# START OF PROVIDED DATA

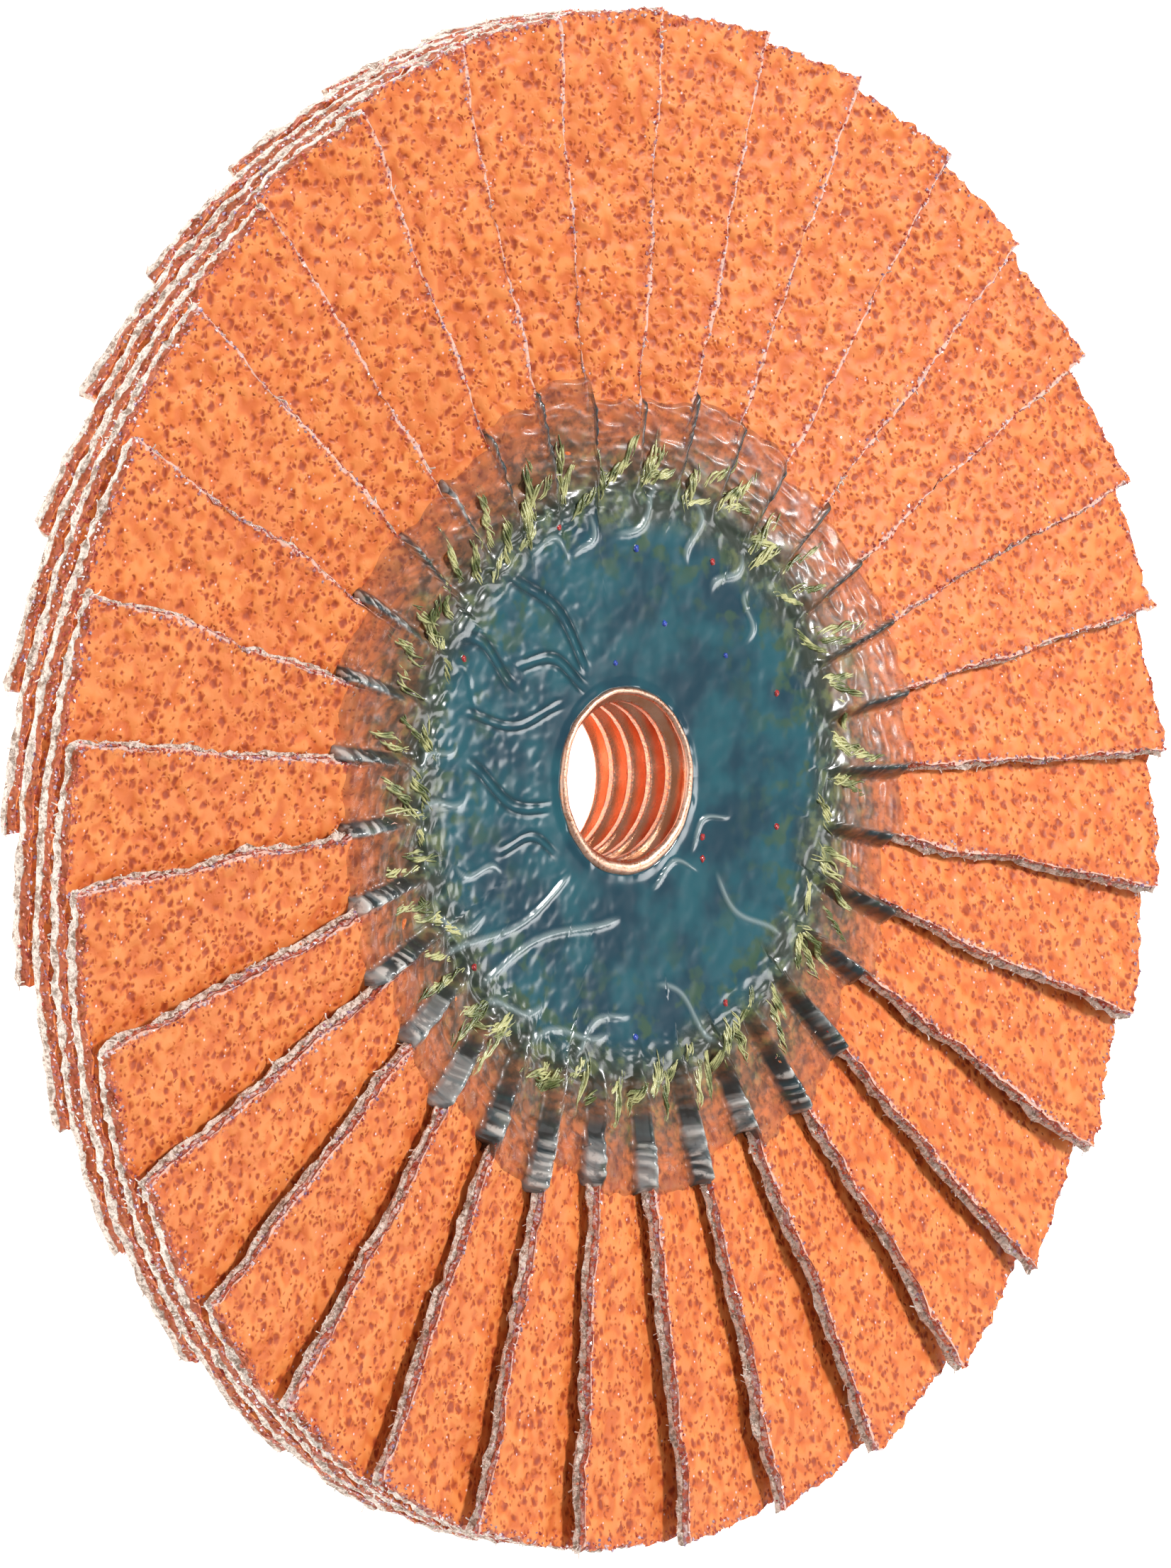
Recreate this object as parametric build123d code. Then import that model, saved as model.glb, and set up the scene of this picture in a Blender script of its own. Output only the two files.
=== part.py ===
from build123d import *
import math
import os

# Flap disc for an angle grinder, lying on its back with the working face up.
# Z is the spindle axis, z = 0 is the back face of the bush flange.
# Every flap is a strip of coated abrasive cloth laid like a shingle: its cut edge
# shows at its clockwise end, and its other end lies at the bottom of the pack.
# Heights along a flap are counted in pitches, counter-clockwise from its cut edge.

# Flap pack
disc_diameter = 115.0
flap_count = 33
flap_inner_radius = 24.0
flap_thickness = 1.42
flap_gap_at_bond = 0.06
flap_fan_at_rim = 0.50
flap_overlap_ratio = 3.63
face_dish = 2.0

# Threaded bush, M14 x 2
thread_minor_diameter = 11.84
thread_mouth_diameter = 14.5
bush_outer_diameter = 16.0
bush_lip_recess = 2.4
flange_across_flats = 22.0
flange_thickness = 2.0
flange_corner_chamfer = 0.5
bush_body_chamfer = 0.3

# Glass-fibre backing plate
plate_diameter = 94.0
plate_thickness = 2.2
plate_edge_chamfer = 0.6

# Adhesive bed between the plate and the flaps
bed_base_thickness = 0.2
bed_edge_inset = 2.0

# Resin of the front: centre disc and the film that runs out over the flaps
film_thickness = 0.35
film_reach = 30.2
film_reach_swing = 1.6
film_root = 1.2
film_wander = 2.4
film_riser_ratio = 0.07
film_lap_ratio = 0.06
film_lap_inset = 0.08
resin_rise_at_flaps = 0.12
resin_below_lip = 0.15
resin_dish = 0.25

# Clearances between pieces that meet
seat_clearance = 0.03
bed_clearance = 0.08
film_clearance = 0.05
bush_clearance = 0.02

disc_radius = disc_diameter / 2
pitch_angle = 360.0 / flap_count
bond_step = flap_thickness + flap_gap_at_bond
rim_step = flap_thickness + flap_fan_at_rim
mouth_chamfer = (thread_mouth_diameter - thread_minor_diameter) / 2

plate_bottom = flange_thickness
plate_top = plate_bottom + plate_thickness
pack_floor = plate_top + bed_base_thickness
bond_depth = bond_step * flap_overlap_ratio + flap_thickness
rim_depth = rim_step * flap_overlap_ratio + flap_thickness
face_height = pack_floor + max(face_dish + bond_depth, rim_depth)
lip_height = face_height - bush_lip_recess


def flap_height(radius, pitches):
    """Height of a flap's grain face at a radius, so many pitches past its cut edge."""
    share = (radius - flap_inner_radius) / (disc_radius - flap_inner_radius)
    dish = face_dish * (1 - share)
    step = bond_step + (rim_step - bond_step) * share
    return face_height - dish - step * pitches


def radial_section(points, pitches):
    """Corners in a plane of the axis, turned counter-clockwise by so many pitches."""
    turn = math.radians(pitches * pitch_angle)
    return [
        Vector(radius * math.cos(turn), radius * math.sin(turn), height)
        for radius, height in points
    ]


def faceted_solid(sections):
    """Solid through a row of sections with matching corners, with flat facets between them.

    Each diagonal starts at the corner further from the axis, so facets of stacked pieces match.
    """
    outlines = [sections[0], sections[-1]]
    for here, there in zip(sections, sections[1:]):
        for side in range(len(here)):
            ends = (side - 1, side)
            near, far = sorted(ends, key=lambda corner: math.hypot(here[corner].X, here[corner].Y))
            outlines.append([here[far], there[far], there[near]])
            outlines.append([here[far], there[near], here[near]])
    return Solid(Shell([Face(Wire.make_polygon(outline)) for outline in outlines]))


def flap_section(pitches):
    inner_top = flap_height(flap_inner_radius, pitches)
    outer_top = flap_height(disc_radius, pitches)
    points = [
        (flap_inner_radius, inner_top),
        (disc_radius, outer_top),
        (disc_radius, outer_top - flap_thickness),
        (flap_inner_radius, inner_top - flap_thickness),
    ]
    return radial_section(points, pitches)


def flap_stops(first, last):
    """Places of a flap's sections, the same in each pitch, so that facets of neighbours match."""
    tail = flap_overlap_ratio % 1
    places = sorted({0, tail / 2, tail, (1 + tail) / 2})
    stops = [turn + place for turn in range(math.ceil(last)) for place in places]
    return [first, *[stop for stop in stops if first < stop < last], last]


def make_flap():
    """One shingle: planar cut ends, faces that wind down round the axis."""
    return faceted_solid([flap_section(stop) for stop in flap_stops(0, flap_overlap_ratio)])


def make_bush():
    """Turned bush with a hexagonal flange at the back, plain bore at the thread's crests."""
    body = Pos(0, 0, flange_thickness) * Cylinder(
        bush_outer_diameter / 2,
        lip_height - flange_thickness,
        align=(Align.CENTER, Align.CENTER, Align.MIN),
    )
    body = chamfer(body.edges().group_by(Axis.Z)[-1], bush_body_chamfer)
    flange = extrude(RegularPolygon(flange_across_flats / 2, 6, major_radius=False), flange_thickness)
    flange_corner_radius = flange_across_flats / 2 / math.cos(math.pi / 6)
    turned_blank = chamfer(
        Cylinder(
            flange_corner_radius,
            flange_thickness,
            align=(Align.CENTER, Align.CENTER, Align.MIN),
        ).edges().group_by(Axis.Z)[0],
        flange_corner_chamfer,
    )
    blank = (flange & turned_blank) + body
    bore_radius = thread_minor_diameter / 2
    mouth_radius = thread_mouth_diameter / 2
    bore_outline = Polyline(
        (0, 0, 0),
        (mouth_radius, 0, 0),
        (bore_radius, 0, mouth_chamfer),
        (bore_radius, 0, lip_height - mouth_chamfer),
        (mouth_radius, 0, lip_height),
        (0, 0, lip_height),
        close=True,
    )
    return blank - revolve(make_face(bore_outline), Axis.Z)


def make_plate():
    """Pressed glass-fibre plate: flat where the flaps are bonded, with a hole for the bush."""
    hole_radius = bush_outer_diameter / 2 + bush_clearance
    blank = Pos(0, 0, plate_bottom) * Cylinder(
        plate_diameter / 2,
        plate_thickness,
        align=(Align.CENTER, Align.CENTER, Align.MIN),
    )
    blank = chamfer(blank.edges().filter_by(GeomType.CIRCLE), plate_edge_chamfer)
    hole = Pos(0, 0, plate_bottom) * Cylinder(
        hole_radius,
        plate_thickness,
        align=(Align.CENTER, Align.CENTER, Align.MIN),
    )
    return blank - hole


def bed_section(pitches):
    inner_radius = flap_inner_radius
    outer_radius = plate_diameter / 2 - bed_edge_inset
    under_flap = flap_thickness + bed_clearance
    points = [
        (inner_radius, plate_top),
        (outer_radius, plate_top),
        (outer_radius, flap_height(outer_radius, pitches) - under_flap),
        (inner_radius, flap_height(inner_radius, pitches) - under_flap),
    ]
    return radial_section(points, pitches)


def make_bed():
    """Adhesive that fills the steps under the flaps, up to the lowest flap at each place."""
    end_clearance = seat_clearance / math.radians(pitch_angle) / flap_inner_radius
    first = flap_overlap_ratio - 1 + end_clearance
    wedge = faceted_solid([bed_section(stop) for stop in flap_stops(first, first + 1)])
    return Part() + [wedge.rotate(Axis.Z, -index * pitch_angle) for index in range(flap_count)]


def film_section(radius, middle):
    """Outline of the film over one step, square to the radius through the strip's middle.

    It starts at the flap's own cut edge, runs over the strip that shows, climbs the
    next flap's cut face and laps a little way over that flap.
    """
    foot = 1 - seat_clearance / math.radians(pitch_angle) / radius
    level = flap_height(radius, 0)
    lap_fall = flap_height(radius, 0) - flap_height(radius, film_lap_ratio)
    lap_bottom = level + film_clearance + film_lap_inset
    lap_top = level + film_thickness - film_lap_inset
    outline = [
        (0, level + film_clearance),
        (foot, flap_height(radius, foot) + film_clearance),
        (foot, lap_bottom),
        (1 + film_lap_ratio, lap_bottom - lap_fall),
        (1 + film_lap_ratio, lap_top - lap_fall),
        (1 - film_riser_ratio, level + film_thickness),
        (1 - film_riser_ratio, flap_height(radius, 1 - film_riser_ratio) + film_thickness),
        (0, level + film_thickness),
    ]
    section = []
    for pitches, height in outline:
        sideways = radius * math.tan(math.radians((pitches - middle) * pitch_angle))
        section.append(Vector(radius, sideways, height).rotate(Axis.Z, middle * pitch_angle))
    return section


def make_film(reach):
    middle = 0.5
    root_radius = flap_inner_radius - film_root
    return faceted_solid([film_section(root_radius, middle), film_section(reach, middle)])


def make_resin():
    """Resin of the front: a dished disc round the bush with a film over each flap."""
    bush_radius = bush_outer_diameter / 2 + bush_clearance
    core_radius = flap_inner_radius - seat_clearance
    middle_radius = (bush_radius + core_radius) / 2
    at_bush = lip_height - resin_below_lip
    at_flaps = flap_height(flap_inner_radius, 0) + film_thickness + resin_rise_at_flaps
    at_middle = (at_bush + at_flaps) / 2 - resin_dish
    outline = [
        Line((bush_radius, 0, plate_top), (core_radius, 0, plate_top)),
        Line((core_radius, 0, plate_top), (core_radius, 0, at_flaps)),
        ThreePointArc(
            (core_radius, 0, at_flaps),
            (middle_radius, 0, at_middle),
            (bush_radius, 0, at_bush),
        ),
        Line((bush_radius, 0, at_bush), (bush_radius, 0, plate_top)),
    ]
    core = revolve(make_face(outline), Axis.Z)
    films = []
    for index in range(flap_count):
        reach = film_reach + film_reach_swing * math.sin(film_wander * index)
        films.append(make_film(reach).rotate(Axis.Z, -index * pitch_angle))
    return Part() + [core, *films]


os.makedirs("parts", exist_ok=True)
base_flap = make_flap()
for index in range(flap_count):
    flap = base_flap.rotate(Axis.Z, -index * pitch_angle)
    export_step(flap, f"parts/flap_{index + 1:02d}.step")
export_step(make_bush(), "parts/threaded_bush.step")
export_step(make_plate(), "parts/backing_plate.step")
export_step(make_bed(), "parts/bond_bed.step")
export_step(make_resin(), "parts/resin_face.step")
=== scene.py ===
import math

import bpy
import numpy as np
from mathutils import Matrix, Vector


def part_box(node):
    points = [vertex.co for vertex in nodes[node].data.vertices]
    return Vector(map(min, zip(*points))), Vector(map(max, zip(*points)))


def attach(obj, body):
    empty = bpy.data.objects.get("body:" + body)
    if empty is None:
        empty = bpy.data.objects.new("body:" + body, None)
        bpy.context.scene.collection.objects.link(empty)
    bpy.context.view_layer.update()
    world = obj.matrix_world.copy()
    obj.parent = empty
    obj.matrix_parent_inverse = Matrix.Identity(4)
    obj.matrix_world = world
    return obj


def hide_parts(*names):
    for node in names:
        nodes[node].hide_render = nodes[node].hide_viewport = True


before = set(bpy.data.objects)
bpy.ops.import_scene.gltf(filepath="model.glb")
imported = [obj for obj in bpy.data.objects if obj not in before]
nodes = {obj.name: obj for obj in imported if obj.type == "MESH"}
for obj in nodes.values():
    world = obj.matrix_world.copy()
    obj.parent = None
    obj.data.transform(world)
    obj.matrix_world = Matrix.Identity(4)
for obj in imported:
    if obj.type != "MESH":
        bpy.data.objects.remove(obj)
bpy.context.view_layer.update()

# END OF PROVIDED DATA

Going down the listing above, begin printing at the line with "for node in" and finish with the line with "in imported if", exactly as they appear.

• COMPLETE RESPONSE:
    for node in names:
        nodes[node].hide_render = nodes[node].hide_viewport = True


before = set(bpy.data.objects)
bpy.ops.import_scene.gltf(filepath="model.glb")
imported = [obj for obj in bpy.data.objects if obj not in before]
nodes = {obj.name: obj for obj in imported if obj.type == "MESH"}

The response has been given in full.